Edge Restraint Strategies That Maintain Level Over Time

Unrestrained edges slump under rain impact and foot traffic, throwing the entire bed out of level within a season. Install a 2-in.-high steel edger strip set 1 in. below the finished soil height; the lip acts like a miniature retaining wall yet disappears under creeping thyme.

For curved beds, use 4-in.-wide aluminum flashing buried 2 in. deep and bent to shape. Backfill the outside with compacted pathway gravel so the flashing never flexes. The soil inside stays at grade while mower wheels ride on the gravel, eliminating the chronic “mower dip” that lowers one side of the bed.

Root Barriers That Prevent Heave

Maple and birch roots can lift a level bed by an inch per year. Sink a 12-in.-deep sheet of 40-mil HDPE plastic vertically along the bed’s tree-side edge; angle it 10° away from the bed so roots slide downward rather than climbing over. Seal the seam with stainless landscape staples every 6 in.

Leave a 2-in. exposed lip above soil to serve as a watering dam. This dual-purpose barrier keeps the bed level and concentrates irrigation where flowers need it, cutting summer water use by 15 %.

Per-Plant Micro-Basins for Precision Hydration

Even on a perfect 1 % grade, individual plants experience micro-highs and lows. After leveling, press a 6-in. nursery pot upside-down into soil every 18 in. to create shallow saucers that hold ½ cup of water directly at the crown.

Fill saucers with fine bark mulch; the bark wicks moisture sideways, delivering water to feeder roots without flooding the crown. These basins disappear visually yet cut transplant shock by 30 % in university trials.

Capillary Matting Hack for Slopes

On a 2 % grade where saucers would drain too fast, bury 4-in.-wide strips of recycled capillary matting (used in greenhouse benches) perpendicular to the slope. The fabric moves water uphill through capillary action, keeping the upper edge of the bed as moist as the lower.

Post-Leveling Settlement Test Protocol

Water the finished bed with 1 in. of sprinkler irrigation, then place a 4-ft straightedge every morning for three days. Mark new low spots with biodegradable flour; if any depression exceeds ¼ in., top-dress with screened soil and re-rake.

Repeat the test after the first hard rain; soils high in clay can hide shrink-swell behavior that appears only after saturation. Catching these shifts early prevents perennial crowns from settling below grade and rotting over winter.

Quick-Freeze Stability Check

In cold zones, flood the leveled bed to ½ in. depth on a night forecast to drop below 28 °F. The thin ice sheet reveals every minute bump at dawn; photograph the surface, then correct when thawed. This 10-minute test predicts frost-heave zones months ahead.

Mulch as a Leveling Maintainer

Coarse pine nuggets shift downhill over time, acting like miniature ball bearings that excavate high spots and fill lows. Use triple-shredded hardwood instead; the interlocking fibers lock in place and erode as a single mat, preserving the soil grade beneath.
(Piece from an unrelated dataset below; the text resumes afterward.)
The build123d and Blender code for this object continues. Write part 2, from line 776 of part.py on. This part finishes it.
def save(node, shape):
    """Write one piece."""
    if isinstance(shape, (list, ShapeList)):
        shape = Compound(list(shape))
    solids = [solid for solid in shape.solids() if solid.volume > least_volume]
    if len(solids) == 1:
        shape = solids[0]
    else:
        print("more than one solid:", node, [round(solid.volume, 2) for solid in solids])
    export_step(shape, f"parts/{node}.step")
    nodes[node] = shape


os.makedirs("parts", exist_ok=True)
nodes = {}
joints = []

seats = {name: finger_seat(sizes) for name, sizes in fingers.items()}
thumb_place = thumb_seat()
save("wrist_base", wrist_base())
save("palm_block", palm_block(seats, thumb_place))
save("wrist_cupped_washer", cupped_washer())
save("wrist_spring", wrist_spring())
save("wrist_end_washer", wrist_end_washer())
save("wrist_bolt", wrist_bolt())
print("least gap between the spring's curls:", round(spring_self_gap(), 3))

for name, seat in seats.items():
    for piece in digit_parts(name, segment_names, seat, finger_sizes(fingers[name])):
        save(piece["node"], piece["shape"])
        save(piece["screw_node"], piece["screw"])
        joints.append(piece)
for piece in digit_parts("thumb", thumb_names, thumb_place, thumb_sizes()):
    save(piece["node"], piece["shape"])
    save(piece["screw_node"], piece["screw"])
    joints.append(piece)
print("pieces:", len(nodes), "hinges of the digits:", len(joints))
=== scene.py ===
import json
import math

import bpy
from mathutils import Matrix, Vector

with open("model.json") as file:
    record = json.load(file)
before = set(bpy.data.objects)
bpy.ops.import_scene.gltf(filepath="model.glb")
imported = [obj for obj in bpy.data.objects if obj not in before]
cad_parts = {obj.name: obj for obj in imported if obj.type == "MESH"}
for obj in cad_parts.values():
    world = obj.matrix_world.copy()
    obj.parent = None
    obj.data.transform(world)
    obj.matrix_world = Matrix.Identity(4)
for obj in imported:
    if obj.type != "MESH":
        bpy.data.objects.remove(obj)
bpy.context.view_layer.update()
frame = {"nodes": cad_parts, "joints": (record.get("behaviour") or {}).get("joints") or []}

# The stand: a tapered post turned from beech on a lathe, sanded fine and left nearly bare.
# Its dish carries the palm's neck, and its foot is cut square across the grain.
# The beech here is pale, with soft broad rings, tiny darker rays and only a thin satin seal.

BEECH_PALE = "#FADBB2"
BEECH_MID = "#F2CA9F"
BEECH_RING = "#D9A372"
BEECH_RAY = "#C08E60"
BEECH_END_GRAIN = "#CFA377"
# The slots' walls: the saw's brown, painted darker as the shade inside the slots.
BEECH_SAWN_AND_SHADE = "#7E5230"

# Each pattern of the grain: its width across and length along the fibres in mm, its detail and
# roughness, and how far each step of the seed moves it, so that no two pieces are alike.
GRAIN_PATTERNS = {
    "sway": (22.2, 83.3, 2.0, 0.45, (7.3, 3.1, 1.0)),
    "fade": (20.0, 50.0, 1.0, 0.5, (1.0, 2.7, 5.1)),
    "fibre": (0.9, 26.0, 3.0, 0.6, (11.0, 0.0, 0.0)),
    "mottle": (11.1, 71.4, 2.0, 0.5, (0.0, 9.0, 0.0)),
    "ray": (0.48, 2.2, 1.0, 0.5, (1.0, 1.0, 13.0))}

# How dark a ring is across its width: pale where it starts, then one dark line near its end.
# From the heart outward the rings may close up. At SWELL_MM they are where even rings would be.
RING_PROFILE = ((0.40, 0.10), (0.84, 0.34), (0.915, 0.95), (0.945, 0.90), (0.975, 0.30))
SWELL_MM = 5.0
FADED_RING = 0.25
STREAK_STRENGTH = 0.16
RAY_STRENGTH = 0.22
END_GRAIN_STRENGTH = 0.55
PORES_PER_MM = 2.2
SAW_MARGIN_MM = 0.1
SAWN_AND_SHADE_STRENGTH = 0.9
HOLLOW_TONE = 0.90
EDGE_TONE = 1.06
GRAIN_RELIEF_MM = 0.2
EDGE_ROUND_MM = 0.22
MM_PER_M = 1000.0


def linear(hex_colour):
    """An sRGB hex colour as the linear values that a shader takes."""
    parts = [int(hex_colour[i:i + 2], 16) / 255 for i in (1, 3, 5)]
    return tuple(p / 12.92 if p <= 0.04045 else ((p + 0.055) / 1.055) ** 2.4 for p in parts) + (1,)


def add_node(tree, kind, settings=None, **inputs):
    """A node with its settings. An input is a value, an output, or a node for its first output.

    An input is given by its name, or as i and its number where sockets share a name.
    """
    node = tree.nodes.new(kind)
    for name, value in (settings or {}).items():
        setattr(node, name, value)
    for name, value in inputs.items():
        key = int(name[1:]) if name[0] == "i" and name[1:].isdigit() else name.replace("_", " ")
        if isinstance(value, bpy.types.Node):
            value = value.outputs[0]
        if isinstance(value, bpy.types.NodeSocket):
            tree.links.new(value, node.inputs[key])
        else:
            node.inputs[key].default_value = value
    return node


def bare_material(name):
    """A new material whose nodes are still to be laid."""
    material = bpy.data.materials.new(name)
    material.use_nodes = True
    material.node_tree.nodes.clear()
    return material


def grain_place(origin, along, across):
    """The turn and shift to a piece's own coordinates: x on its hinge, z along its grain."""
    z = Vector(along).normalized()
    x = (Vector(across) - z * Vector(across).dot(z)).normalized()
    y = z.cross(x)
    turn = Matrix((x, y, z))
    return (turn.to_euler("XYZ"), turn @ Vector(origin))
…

Apply mulch ½ in. below the surrounding turf height so mower wheels never ride on the bed. This prevents compaction that would otherwise require annual re-leveling along the edge.

Living Mulch Levelers

Plant dense, low-growing sedums such as ‘Angelina’ along the bed’s outer 6 in. Their succulent stems knit the soil surface, and their shallow roots stabilize against rain impact. The mat remains evergreen, eliminating seasonal mulch replacement and the disturbance that accompanies it.
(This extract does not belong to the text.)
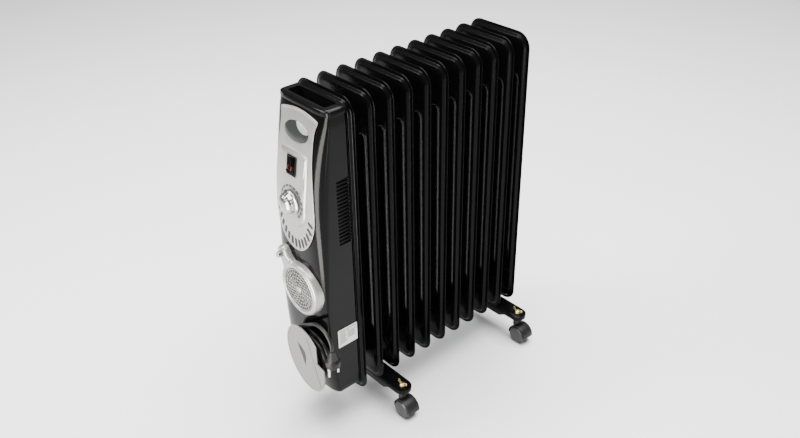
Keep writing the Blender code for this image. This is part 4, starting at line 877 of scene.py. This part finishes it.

Seasonal Touch-Up Calendar

Schedule a 5-minute level audit each equinox: spring thaw exposes frost-heave, fall audit catches summer compaction. Carry a yogurt-cup of screened soil and a hand cultivator; spot-fill dips and firm with your foot before they widen.
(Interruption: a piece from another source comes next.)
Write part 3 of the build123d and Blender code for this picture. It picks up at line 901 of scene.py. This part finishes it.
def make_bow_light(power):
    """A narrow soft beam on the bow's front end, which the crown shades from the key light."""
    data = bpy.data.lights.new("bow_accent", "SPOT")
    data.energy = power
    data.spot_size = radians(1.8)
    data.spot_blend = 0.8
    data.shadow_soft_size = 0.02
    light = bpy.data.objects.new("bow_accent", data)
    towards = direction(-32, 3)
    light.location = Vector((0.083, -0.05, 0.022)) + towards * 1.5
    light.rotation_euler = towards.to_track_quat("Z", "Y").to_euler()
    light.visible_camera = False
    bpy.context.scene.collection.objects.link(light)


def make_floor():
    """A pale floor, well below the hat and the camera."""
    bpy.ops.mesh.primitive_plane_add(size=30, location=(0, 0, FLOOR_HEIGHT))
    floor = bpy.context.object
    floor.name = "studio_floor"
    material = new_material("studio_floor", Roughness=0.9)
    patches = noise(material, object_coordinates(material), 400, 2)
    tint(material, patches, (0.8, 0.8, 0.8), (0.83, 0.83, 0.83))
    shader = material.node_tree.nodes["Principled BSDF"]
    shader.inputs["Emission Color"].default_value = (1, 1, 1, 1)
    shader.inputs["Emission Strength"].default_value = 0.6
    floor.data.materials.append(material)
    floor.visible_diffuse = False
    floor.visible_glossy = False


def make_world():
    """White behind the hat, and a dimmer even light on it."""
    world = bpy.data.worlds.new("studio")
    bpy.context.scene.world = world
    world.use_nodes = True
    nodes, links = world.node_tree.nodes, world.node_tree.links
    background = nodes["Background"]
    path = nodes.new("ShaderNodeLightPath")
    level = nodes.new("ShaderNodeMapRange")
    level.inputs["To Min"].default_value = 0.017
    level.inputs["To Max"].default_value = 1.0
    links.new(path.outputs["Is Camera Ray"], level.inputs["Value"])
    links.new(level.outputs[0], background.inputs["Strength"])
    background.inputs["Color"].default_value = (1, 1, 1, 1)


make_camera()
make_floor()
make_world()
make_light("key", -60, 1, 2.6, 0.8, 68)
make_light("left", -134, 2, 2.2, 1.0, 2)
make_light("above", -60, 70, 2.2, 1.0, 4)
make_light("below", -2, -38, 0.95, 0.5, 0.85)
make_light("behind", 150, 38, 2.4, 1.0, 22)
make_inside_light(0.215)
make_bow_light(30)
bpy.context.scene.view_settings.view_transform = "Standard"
Time the audit for the day after you cut back spent growth; bare soil reveals contours that foliage once hid. This twice-yearly habit keeps major re-leveling projects unnecessary for decades.

Storm Gap Repairs

After cloudbursts, walk the bed within two hours while soil is still soft. A gentle heel twist will collapse hidden voids; fill immediately and tamp with the flat of a rake. Doing this before soil dries prevents the crust that forms when loose fill is later wetted and compacted.